Dr. Li, who is also collaborating with NASA on 3D-printing technologies to replicate the surface of the moon, brings a unique engineering mindset to biomedical challenges.
“I’m interested in using an experimental approach to study 3D printing and using the multiple fixed models to simulate fundamental details of the printing and manufacturing processes,” he said.
Fine-tuning the Design
After countless iterations and nearly two years of trial and error, Dr. Li’s experimental AM process helped him and UTD mechanical engineering doctoral student Kishore Mysore Nagaraja print the femur model with the same geometry as real bone. The innovation holds promise for improving surgical outcomes; surgeons can use the printed bones to plan and rehearse procedures, minimizing uncertainty in the operating room.
Dr. Li’s team compared the 3D-printed model to real human donor bones, evaluating both for geometric accuracy and mechanical properties such as mature strength. By creating replicas of a patient’s unique anatomy, surgeons can better prepare for surgery and improve patient safety and surgical efficacy. With the 3D-printed bone as a guide, surgeons and researchers could apply various surgical plans with various tools to develop an optimal approach.
The process begins with preoperative imaging. “We use MRI or CT scans to capture a detailed 3D map of the patient’s bone structure,” Dr. Li explained. “From there, we print a prototype that precisely matches the patient’s anatomical geometry. Orthopedics is bioengineering this area of research, and 3D printing is a feasible technology for personalizing orthopedic implants.”
Dr. Li said that while the current application of this technology focuses on surgical training and educational modeling, he sees a broader and potentially more impactful application for its use: 3D printing sections of bone to replace and repair damaged bone in the human body. His team’s long-term goal is to combine biodegradable polymers like PLA with living femur cells or tissue to integrate the implant into the human body.

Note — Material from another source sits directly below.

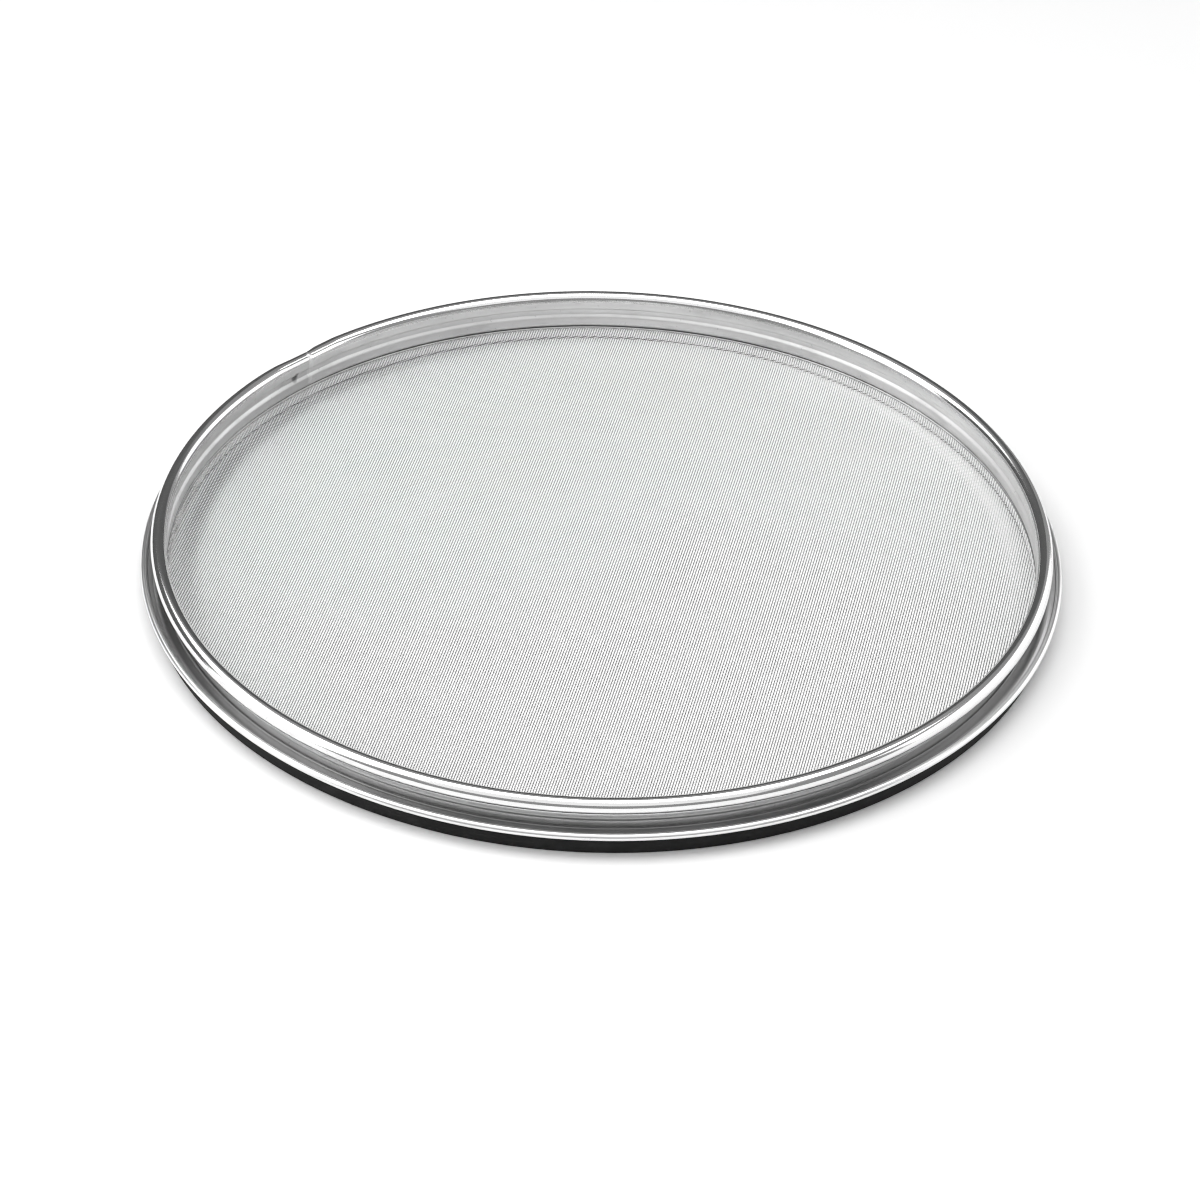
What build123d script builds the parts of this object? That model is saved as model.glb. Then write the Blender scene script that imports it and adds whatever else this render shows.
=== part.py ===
from build123d import *
from math import cos, hypot, radians, sin, sqrt, tan
import os

# Replaceable round sieve: a roll-formed stainless ring with woven wire cloth
# across its foot, a retaining ring that backs the cloth's edge, and a rubber
# seal underneath.
# Millimetres, +Z up. The origin is on the ring's axis, on the surface that
# the seal stands on.

# --- driving dimensions: ring ----------------------------------------------
rim_diameter = 300.0          # outside of the rolled rim
rim_roll = 5.2                # outside diameter of the roll itself
rim_roll_turn = 290.0         # degrees that the rim's sheet is rolled through
sheet = 0.8                   # stainless sheet
ring_height = 13.6            # from the underside of the flange to the top of the rim
shoulder_drop = 5.3           # from the top of the rim down to the start of the shoulder
shoulder_depth = 4.1          # height of the shoulder, its two slopes included
shoulder_step = 1.1           # how far the shoulder stands out from the neck
shoulder_slope = 1.0          # height of each of its slopes
foot_step = 0.3               # how far the foot stands out from the neck
bend_radius = 0.9             # centre line of the shoulder's bends
foot_bend_radius = 1.3        # centre line of the bend into the flange
flange_angle = 30.0           # rise of the flange's outer part
bead_diameter = 2.4           # outside of the rolled bead on the flange's edge
bead_overhang = 3.6           # the bead's reach beyond the rim
bead_rise = 2.8               # bead centre above the underside of the flange
bead_turn = 240.0             # degrees that the bead is rolled through

# --- driving dimensions: butt weld of the ring ------------------------------
seam_azimuth = 136.4          # degrees from +X
seam_width = 1.4
seam_height = 0.1             # how far the weld stands out of the sheet
roll_gap = 0.4                # between the rolled rim's two ends, which aren't welded
dent_azimuth = 139.1          # a small dent in the wall's inner face, beside the weld
dent_rise = 6.0               # above the underside of the flange
dent_width = 2.0
dent_depth = 0.3

# --- driving dimensions: cloth, retaining ring and seal ---------------------
wire_diameter = 0.3           # the cloth is two wires thick
cloth_border = 2.6            # the pressed edge that the ring clamps
cloth_angle = -11.3           # the cloth's wires, in degrees from the row's axes
weave_pitch = 6.0             # spacing of the raised wires
weave_wire = 0.9              # width of a raised wire
cell_count = 4                # raised wires to each open cell, along it and across
cell_side = 15.5              # gives the real cloth's share of open area
retaining_width = 2.2
retaining_height = 3.4
seal_overhang = 0.7           # the seal's reach beyond the rim
seal_width = 5.5
seal_lip = 3.1                # thickness of the lip round the cloth's edge
seal_foot = 1.0               # thickness of the foot under the retaining ring
seal_round = 0.6
seal_clearance = 0.2          # between the lip and the edges of the cloth and the retaining ring

# --- levels and radii that follow ------------------------------------------
retaining_bottom = seal_foot
cloth_bottom = retaining_bottom + retaining_height
cloth_thickness = 2 * wire_diameter
flange_bottom = cloth_bottom + cloth_thickness
rim_top = flange_bottom + ring_height

rim_radius = rim_diameter / 2
roll_line = (rim_roll - sheet) / 2
roll_level = rim_top - rim_roll / 2
neck_line = rim_radius - rim_roll + sheet / 2
shoulder_top = rim_top - shoulder_drop
shoulder_bottom = shoulder_top - shoulder_depth
flange_line = flange_bottom + sheet / 2

bead_line = (bead_diameter - sheet) / 2
bead_centre = (rim_radius + bead_overhang - bead_diameter / 2, flange_bottom + bead_rise)
bead_start = (
    bead_centre[0] + bead_line * sin(radians(flange_angle)),
    bead_centre[1] - bead_line * cos(radians(flange_angle)),
)
flange_edge = bead_start[0] - (bead_start[1] - flange_line) / tan(radians(flange_angle))

dent_ball = ((dent_width / 2) ** 2 + dent_depth**2) / (2 * dent_depth)
dent_reach = neck_line + shoulder_step - sheet / 2 + dent_depth - dent_ball
dent_centre = (
    dent_reach * cos(radians(dent_azimuth)),
    dent_reach * sin(radians(dent_azimuth)),
    flange_bottom + dent_rise,
)

seal_radius = rim_radius + seal_overhang
lip_radius = seal_radius - seal_lip
cloth_radius = lip_radius - seal_clearance
field_radius = cloth_radius - cloth_border
retaining_radius = cloth_radius


def upright_plane(azimuth):
    """Return the plane through the ring's axis whose X points out at this azimuth."""
    turn = radians(azimuth)
    return Plane(origin=(0, 0, 0), x_dir=(cos(turn), sin(turn), 0), z_dir=(sin(turn), -cos(turn), 0))


seam_plane = upright_plane(seam_azimuth)


def draw_wall_line():
    """Draw the centre line of the ring's wall and flange, from the roll to the bead."""
    return FilletPolyline(
        (neck_line, roll_level),
        (neck_line, shoulder_top),
        (neck_line + shoulder_step, shoulder_top - shoulder_slope),
        (neck_line + shoulder_step, shoulder_bottom + shoulder_slope),
        (neck_line + foot_step, shoulder_bottom),
        (neck_line + foot_step, flange_line),
        (flange_edge, flange_line),
        bead_start,
        radius=[bend_radius, bend_radius, bend_radius, bend_radius, foot_bend_radius, bend_radius],
    )


# --- the ring: one strip of sheet, rolled to its section and butt welded ----
with BuildPart() as frame_ring:
    with BuildSketch(Plane.XZ) as ring_section:
        with BuildLine() as ring_line:
            wall = draw_wall_line()
            JernArc(start=wall @ 0, tangent=(0, 1), radius=roll_line, arc_size=-rim_roll_turn)
            JernArc(start=wall @ 1, tangent=wall % 1, radius=bead_line, arc_size=bead_turn)
            offset(amount=sheet / 2)
        make_face()
    revolve(axis=Axis.Z)

    # the butt weld, standing out of both faces of the wall
    with BuildSketch(seam_plane) as seam_section:
        with BuildLine() as seam_line:
            draw_wall_line()
            offset(amount=sheet / 2 + seam_height)
        make_face()
    extrude(amount=seam_width / 2, both=True)

    # the weld is ground flush where the cloth and the seal seat
    with BuildSketch(Plane.XY.offset(flange_bottom)):
        Circle(rim_radius + bead_overhang)
    extrude(amount=-sheet, mode=Mode.SUBTRACT)

    # the rolled rim's ends only meet
    with BuildSketch(seam_plane):
        with Locations((neck_line + sheet / 2, roll_level)):
            Rectangle(rim_roll, rim_roll, align=(Align.MIN, Align.CENTER))
    extrude(amount=roll_gap / 2, both=True, mode=Mode.SUBTRACT)

    # the dent beside the weld
    with Locations(dent_centre):
        Sphere(dent_ball, mode=Mode.SUBTRACT)

frame_ring.part.label = "frame_ring"


# --- the wire cloth: crossed wires raised on a disc, with open cells --------
raised = wire_diameter / 2
cloth_plane = Plane.XY.offset(cloth_bottom).rotated((0, 0, cloth_angle))
wires_across = 2 * int(field_radius / weave_pitch) + 1
cell_pitch = cell_count * weave_pitch
cells_across = int(field_radius / cell_pitch) + 1
cell_shift = weave_pitch / 2  # puts each cell's edges between two raised wires
cell_reach = field_radius - cell_side / sqrt(2)
cell_places = [
    (column * cell_pitch + cell_shift, row * cell_pitch + cell_shift)
    for column in range(-cells_across, cells_across)
    for row in range(-cells_across, cells_across)
    if hypot(column * cell_pitch + cell_shift, row * cell_pitch + cell_shift) < cell_reach
]

with BuildPart() as wire_cloth:
    # the disc that the wires lie in
    with BuildSketch(cloth_plane.offset(raised)):
        Circle(cloth_radius)
    extrude(amount=cloth_thickness - 2 * raised)
    # the pressed border, at the cloth's full thickness
    with BuildSketch(cloth_plane):
        Circle(cloth_radius)
        Circle(field_radius, mode=Mode.SUBTRACT)
    extrude(amount=cloth_thickness)
    # warp wires on the upper face
    with BuildSketch(cloth_plane.offset(cloth_thickness - raised)):
        with GridLocations(weave_pitch, weave_pitch, wires_across, 1):
            Rectangle(weave_wire, 2 * field_radius)
        Circle(field_radius, mode=Mode.INTERSECT)
    extrude(amount=raised)
    # weft wires on the lower face
    with BuildSketch(cloth_plane):
        with GridLocations(weave_pitch, weave_pitch, 1, wires_across):
            Rectangle(2 * field_radius, weave_wire)
        Circle(field_radius, mode=Mode.INTERSECT)
    extrude(amount=raised)
    # the open cells
    with BuildSketch(cloth_plane):
        with Locations(cell_places):
            Rectangle(cell_side, cell_side)
    extrude(amount=cloth_thickness, mode=Mode.SUBTRACT)

wire_cloth.part.label = "wire_cloth"


# --- the retaining ring: an upright hoop under the cloth's edge --------------
with BuildPart() as retaining_ring:
    with BuildSketch(Plane.XY.offset(retaining_bottom)):
        Circle(retaining_radius)
        Circle(retaining_radius - retaining_width, mode=Mode.SUBTRACT)
    extrude(amount=retaining_height)

retaining_ring.part.label = "retaining_ring"


# --- the seal: a rubber ring whose lip closes round the hoop and the cloth ---
with BuildPart() as seal_ring:
    with BuildSketch(Plane.XZ) as seal_section:
        with BuildLine():
            Polyline(
                (seal_radius - seal_width, 0),
                (seal_radius, 0),
                (seal_radius, flange_bottom),
                (lip_radius, flange_bottom),
                (lip_radius, seal_foot),
                (seal_radius - seal_width, seal_foot),
                close=True,
            )
        make_face()
        fillet(seal_section.vertices().group_by(Axis.Y)[0], radius=seal_round)
    revolve(axis=Axis.Z)

seal_ring.part.label = "seal_ring"


# --- one STEP file for each piece -------------------------------------------
os.makedirs("parts", exist_ok=True)
for piece in (frame_ring, wire_cloth, retaining_ring, seal_ring):
    export_step(piece.part, f"parts/{piece.part.label}.step")
    print(piece.part.label, round(piece.part.volume, 1), piece.part.bounding_box())
print("open cells in the cloth", len(cell_places))
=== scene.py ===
"""Dresses the round sieve: rolled frame ring, woven wire cloth, retaining ring and rubber seal."""

import logging
from dataclasses import dataclass, field
from enum import Enum
from math import atan2, cos, degrees, hypot, pi, radians, sin, sqrt, tan
from typing import Callable, Iterable, Optional, Sequence, Union

import bpy
from mathutils import Matrix, Quaternion, Vector


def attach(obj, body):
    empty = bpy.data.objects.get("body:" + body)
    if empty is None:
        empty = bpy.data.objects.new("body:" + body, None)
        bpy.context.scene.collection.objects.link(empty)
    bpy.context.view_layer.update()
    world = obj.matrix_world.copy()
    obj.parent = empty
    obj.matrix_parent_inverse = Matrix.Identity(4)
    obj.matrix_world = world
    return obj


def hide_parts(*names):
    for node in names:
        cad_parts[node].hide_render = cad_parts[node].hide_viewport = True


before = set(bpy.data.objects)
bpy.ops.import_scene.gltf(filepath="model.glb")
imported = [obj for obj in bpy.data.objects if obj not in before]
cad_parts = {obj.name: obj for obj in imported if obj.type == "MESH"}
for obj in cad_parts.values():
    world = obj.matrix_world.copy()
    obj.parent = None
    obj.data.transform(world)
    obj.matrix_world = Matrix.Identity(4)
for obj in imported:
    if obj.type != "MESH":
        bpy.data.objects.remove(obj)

log = logging.getLogger("sieve")

MM = 0.001
Point = tuple[float, float]
Operand = Union["Term", float, int, tuple, bpy.types.NodeSocket]


# --- shader arithmetic --------------------------------------------------------


def feed(socket: bpy.types.NodeSocket, value: Operand) -> None:
    """Put a value on a socket, or link another socket to it.

    Args:
        socket: the input that is fed.
        value: a Term, a socket, a number, or a colour or vector as a tuple.
    """
    if isinstance(value, Term):
        value = value.socket
    if isinstance(value, bpy.types.NodeSocket):
        socket.id_data.links.new(value, socket)
    else:
        socket.default_value = value


class Term:
    """A shader value that takes part in ordinary arithmetic."""

    def __init__(self, socket: bpy.types.NodeSocket) -> None:
        """Wrap one output socket."""
        self.socket = socket

    def math(self, operation: str, *operands: Operand) -> "Term":
        """Add one Math node.

        Args:
            operation: the Math node's operation.
            operands: its values, in order.

        Returns:
            The node's result.
        """
        node = self.socket.id_data.nodes.new("ShaderNodeMath")
        node.operation = operation
        for place, operand in zip(node.inputs, operands):
            feed(place, operand)
        return Term(node.outputs[0])

    def __add__(self, other: Operand) -> "Term":
        """Return self + other."""
        return self.math("ADD", self, other)

    def __radd__(self, other: Operand) -> "Term":
        """Return other + self."""
        return self.math("ADD", other, self)

    def __sub__(self, other: Operand) -> "Term":
        """Return self - other."""
        return self.math("SUBTRACT", self, other)

    def __rsub__(self, other: Operand) -> "Term":
        """Return other - self."""
        return self.math("SUBTRACT", other, self)

    def __mul__(self, other: Operand) -> "Term":
        """Return self * other."""
        return self.math("MULTIPLY", self, other)

    def __rmul__(self, other: Operand) -> "Term":
        """Return other * self."""
        return self.math("MULTIPLY", other, self)

    def __truediv__(self, other: Operand) -> "Term":
        """Return self / other."""
        return self.math("DIVIDE", self, other)

    def __pow__(self, other: Operand) -> "Term":
        """Return self ** other."""
        return self.math("POWER", self, other)

    def cosine(self) -> "Term":
        """Return the cosine of self, in radians."""
        return self.math("COSINE", self)

    def magnitude(self) -> "Term":
        """Return self without its sign."""
        return self.math("ABSOLUTE", self)

    def step(self, low: float, high: float) -> "Term":
        """Turn self into a smooth ramp.

        Args:
            low: where the ramp leaves 0.
            high: where it reaches 1.

        Returns:
            0 below low, 1 above high and the ramp between them.
        """
        node = self.socket.id_data.nodes.new("ShaderNodeMapRange")
        node.interpolation_type = "SMOOTHSTEP"
        for name, value in (("Value", self), ("From Min", low), ("From Max", high)):
            feed(node.inputs[name], value)
        return Term(node.outputs[0])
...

“AM opens the door to printing implants that can degrade safely,” he said. “Materials like PLA eventually break down into byproducts such as water and carbon dioxide.”
Step Toward Success
Despite its promise, 3D-printed bone replacement technology still faces significant obstacles before it can be used in clinical settings.
The first challenge is geometric accuracy. “We can acquire highly detailed 3D scans from MRI or CT, but there’s a limitation to the dimension of AM,” Dr. Li said. “To print the femur’s curved, complex surface, we need to use a very small printing diameter. Current manufacturing technology doesn’t allow for it.”
A second hurdle involves identifying suitable materials and optimizing the printing process to match the mechanical performance of real bone.
“We can use PLA to print bone structures, but so far there are no successful experiments that can prove that a PLA-printed structure can be used in the human body,” Dr. Li said. “We need more data to prove that this technology is safe and reliable for use in patients.”
One of Dr. Li’s most critical insights involves the need to integrate predictive modeling into the 3D printing process. By simulating the mechanical and structural outcomes before printing, engineers can better tailor each implant to clinical requirements.
The 3D-printed femur model is an example of how engineering innovation can transform clinical practice. From training surgeons to developing next-generation implants, Dr. Li’s work shows the potential of AM’s applications in orthopedics.
As AM continues to evolve, Dr. Li’s work represents a step toward improved surgical planning and the creation of regenerative bone implants. He noted that 3D printing is a complicated process with many printing parameters that need to be optimized.
He added, “Modeling that can help predict the geometric and mechanical properties of the printed bone structure needs to be built into the printing process to better meet the needs of hospitals, patients and the orthopedic market.”